We have considered the other allegations of ineffective assistance of counsel in light of the trial record, and we find no merit in them, particularly since the evidence of appellant's guilt was overwhelming. Appellant admitted writing the incriminating letter to his girlfriend, which read, in part, as follows: "[W]hen I got out of my car that night I told myself I was going to kill someone and god damn it I did and I don't regret doing it either. I can do a little time in prison, maybe people won't fuck with me anymore now." We cannot say that counsel was constitutionally ineffective in filing an Anders brief on direct appeal. See Ex parte Dunn, 514 So. 2d 1300, 1304, n. 3 (Ala.1987) (wherein the court noted that, where Anders is followed, a showing of prejudice is generally required). We find that counsel's representation was clearly adequate and effective, with the exception of his failure to represent appellant at the restitution hearing.

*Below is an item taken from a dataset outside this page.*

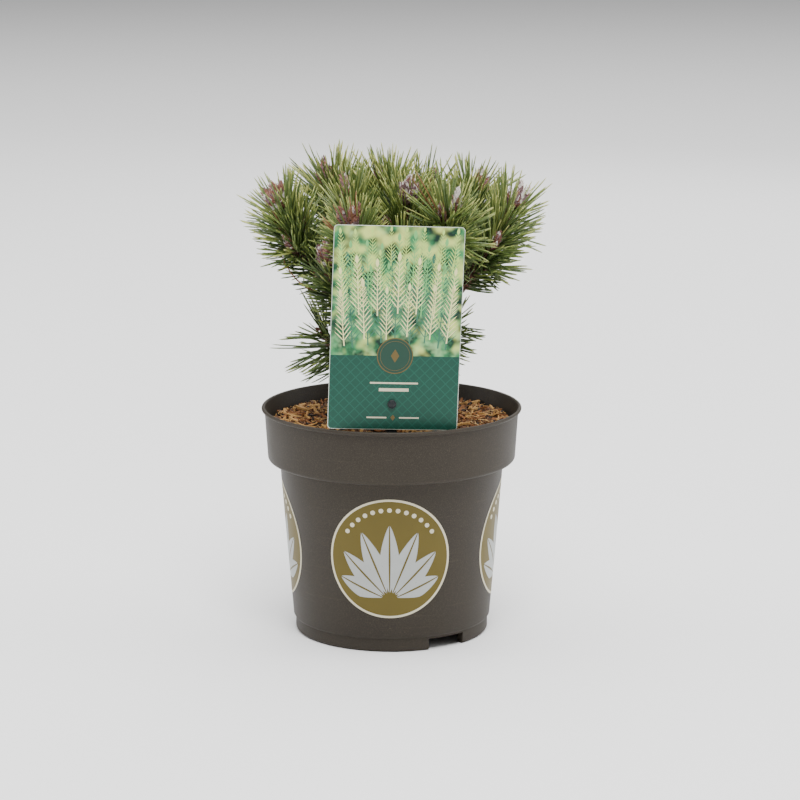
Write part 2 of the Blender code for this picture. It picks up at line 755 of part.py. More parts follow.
def sprays_on(path, radius, start, rng, space, sparse):
    """Sprays set round a shoot by the golden angle, each kept only where there is room.

    They stand on the shoot from a starting share of the way up to the foot of its bud.
    """
    total = sum((b - a).length for a, b in zip(path, path[1:]))
    count = int(total * (1 - start) / SPRAY_SPACING)
    end = 1 - BUD_LENGTH / total
    phase = rng.uniform(0.0, math.tau)
    for i in range(count):
        along_shoot = (i + rng.uniform(0.2, 0.8)) / count
        share = start + (end - start) * along_shoot
        index = share * (len(path) - 1)
        low = min(int(index), len(path) - 2)
        middle = path[low].lerp(path[low + 1], index - low)
        along = (path[low + 1] - path[low]).normalized()
        phase += GOLDEN_ANGLE
        out = along.orthogonal().normalized()
        out.rotate(Matrix.Rotation(phase, 3, along))
        spread = SPRAY_SPREAD + (TIP_SPREAD - SPRAY_SPREAD) * along_shoot
        spread += rng.uniform(-SPREAD_LOOSENESS, SPREAD_LOOSENESS)
        heading = along * math.cos(spread) + out * math.sin(spread)
        across = heading.orthogonal().normalized()
        across.rotate(Matrix.Rotation(rng.uniform(0.0, math.pi), 3, heading))
        full = NEEDLE_LENGTH + (TIP_NEEDLE_LENGTH - NEEDLE_LENGTH) * along_shoot
        full = (LOW_NEEDLE_LENGTH if sparse else full) * rng.uniform(*LENGTH_SHARES)
        root = middle + out * radius * SPRAY_ROOT_DEPTH
        for shorter in SHORTER:
            outline = spray_points(root, heading, across, full * shorter)
            tests = [root.lerp(outline[k], s) for k in (1, 3, 5) for s in (0.35, 0.7, 1.0)]
            if all(space.holds(p) for p in tests):
                yield spray_mesh(outline, heading.cross(across))
                break


def shoot_tube(path, radius, sides):
    """A shoot that ends in its winter bud: narrow neck, full middle and a point."""
    tip = path[-1]
    along = (path[-1] - path[-2]).normalized()
    points = [p for p in path if (tip - p).length > BUD_LENGTH + radius]
    radii = [radius * (1 - SHOOT_TAPER * i / (len(path) - 1)) for i in range(len(points))]
    for back, swell in BUD_PROFILE:
        points.append(tip - along * BUD_LENGTH * back)
        radii.append(BUD_RADIUS * swell)
    return tube(points, radii, sides)


def side_buds(path, rng, count):
    """Small buds that stand round the foot of the end bud."""
    tip = path[-1]
    along = (path[-1] - path[-2]).normalized()
    foot = tip - along * BUD_LENGTH
    phase = rng.uniform(0.0, math.tau)
    for i in range(count):
        out = along.orthogonal().normalized()
        out.rotate(Matrix.Rotation(phase + math.tau * i / count, 3, along))
        lean = (along + out * SIDE_BUD_LEAN).normalized()
        points = [foot + lean * SIDE_BUD_LENGTH * s for s in (0.0, 0.5, 1.0)]
        yield tube(points, [SIDE_BUD_RADIUS, SIDE_BUD_RADIUS, 0.0], 4)


def join_mass(name, stem, parts, mat):
    """Join a stem with its side shoots, buds and sprays by one union on a collection."""
    group = bpy.data.collections.new(name + "_parts")
    bpy.context.scene.collection.children.link(group)
    for i, bm in enumerate(parts):
        piece = add_object(name + "_part_" + str(i), bm)
        bpy.context.scene.collection.objects.unlink(piece)
        group.objects.link(piece)
    mod = stem.modifiers.new("Join", "BOOLEAN")
    mod.operation = "UNION"
    mod.operand_type = "COLLECTION"
    mod.collection = group
    mod.solver = "MANIFOLD"
    apply_modifiers(stem)
    for piece in list(group.objects):
        bpy.data.objects.remove(piece, do_unlink=True)
    bpy.data.collections.remove(group)
    keep_main_body(stem.data)
    stem.data.materials.clear()
    stem.data.materials.append(mat)
    return stem


def keep_main_body(mesh):
    """Drop loose scraps and the walls of sealed hollows, so that one body is left."""
    bm = bmesh.new()
    bm.from_mesh(mesh)
    left = set(bm.faces)
    bodies = []
    while left:
        queue = [left.pop()]
        body = list(queue)
        while queue:
            face = queue.pop()
            for edge in face.edges:
                for other in edge.link_faces:
                    if other in left:
                        left.remove(other)
                        queue.append(other)
                        body.append(other)
        bodies.append(body)
    bodies.sort(key=lambda faces: sum(f.calc_area() for f in faces))
    for body in bodies[:-1]:
        bmesh.ops.delete(bm, geom=body, context="FACES")
    bmesh.ops.triangulate(bm, faces=bm.faces)
    bm.to_mesh(mesh)
    bm.free()


def build_mass(name, order, shoots, limbs, cutter, mat):
    """One mass: its leader, side shoots, buds and sprays fused into a single body."""
    rng = random.Random(100 + order)
    space = Space(name, shoots, limbs)
    leader, *branches = shoots[name]
    sparse = "sprig" in name
    parts = []
    for branch in branches:
        parts.append(shoot_tube(branch, SIDE_SHOOT_RADIUS, 5))
        parts += sprays_on(branch, SIDE_SHOOT_RADIUS, SIDE_SPRAY_START, rng, space, sparse)
    if not sparse:
        parts += side_buds(leader, rng, SIDE_BUDS)
    start = LOW_SPRAY_START if sparse else SPRAY_START
    parts += sprays_on(leader, SHOOT_RADIUS, start, rng, space, sparse)
    stem = add_object(name, shoot_tube(leader, SHOOT_RADIUS, 6))
    if sparse:
        add_boolean(stem, cutter, "DIFFERENCE")
        apply_modifiers(stem)
    return join_mass(name, stem, parts, mat)


def main():
    """Build the potted pine."""
    clear_scene()
    mats = {name: make_material(name) for name in COLOURS}
    build_pot(mats["pot"])
    build_mulch(mats["mulch"])
    build_card(mats["card"])
    build_stake(mats["stake"])
    add_object("trunk", trunk_tube(), mats["bark"], smooth_angle=50)
    cutter = as_cutter(add_object("trunk_clearance", trunk_tube(GAP)))
    heights = [trunk_cut(), (trunk_cut() + TRUNK_TIP.z) / 2, TRUNK_TIP.z]
    limbs = [([trunk_point(z) for z in heights], TRUNK_RADIUS)]
    for name, limb in BOUGHS.items():
        build_bough(name, limb, cutter, mats["bark"])
        limbs.append((limb_path(limb, 0.0, BOUGH_SHARE, BOUGH_STEPS), bough_radius(limb)))
    shoots = plan_shoots()
    for order, name in enumerate(shoots):
        build_mass(name, order, shoots, limbs, cutter, mats["needles"])


main()
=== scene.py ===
"""Dressed model of a potted mugo pine: pot, mulch, label, limbs, shoots, needles and buds.

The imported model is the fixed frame. Lengths are in metres and +Z is up. The origin is the
centre of the pot's underside, and the label faces -Y. The limbs and shoots follow the rule
of the model's source, which is written again here and carried on to finer twigs.
"""

import json
import logging
from collections.abc import Callable, Iterable, Iterator, Sequence
from dataclasses import dataclass, field
from enum import Enum
from functools import partial
from math import ceil, cos, exp, hypot, pi, radians, sin, sqrt, tan, tau
from random import Random
from typing import Any, ClassVar

import bmesh
import bpy
from mathutils import Matrix, Vector, kdtree, noise

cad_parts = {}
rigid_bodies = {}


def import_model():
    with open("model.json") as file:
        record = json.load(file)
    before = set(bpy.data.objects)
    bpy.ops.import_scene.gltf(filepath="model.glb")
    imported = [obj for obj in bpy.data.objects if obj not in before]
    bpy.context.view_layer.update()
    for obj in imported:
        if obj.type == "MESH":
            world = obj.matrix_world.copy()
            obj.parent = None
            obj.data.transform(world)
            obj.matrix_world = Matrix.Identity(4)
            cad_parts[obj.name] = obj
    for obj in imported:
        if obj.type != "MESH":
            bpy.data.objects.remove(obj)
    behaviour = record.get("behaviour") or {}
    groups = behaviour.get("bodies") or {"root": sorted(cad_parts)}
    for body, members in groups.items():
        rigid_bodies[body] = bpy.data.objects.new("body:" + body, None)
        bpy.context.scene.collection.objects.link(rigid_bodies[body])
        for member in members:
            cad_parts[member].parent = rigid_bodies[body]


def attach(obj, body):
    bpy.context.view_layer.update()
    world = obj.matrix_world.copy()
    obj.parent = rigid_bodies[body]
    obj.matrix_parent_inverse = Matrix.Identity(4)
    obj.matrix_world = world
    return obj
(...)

We remand this case to the trial court with instructions to hold a hearing, at which appellant shall be present and represented by counsel, to determine the amount of restitution. Due return should be made of the proceedings below.


All Judges concur.



Pursuant to our instructions, the trial court held another restitution hearing, wherein the appellant was present with his counsel. The trial court directed the appellant to pay restitution in the amount of $5,389.90. No further issue has been presented.

Accordingly, this cause is affirmed.


All Judges concur.


[1] Anders v. California, 386 U.S. 738, 87 S. Ct. 1396, 18 L. Ed. 2d 493 (1967).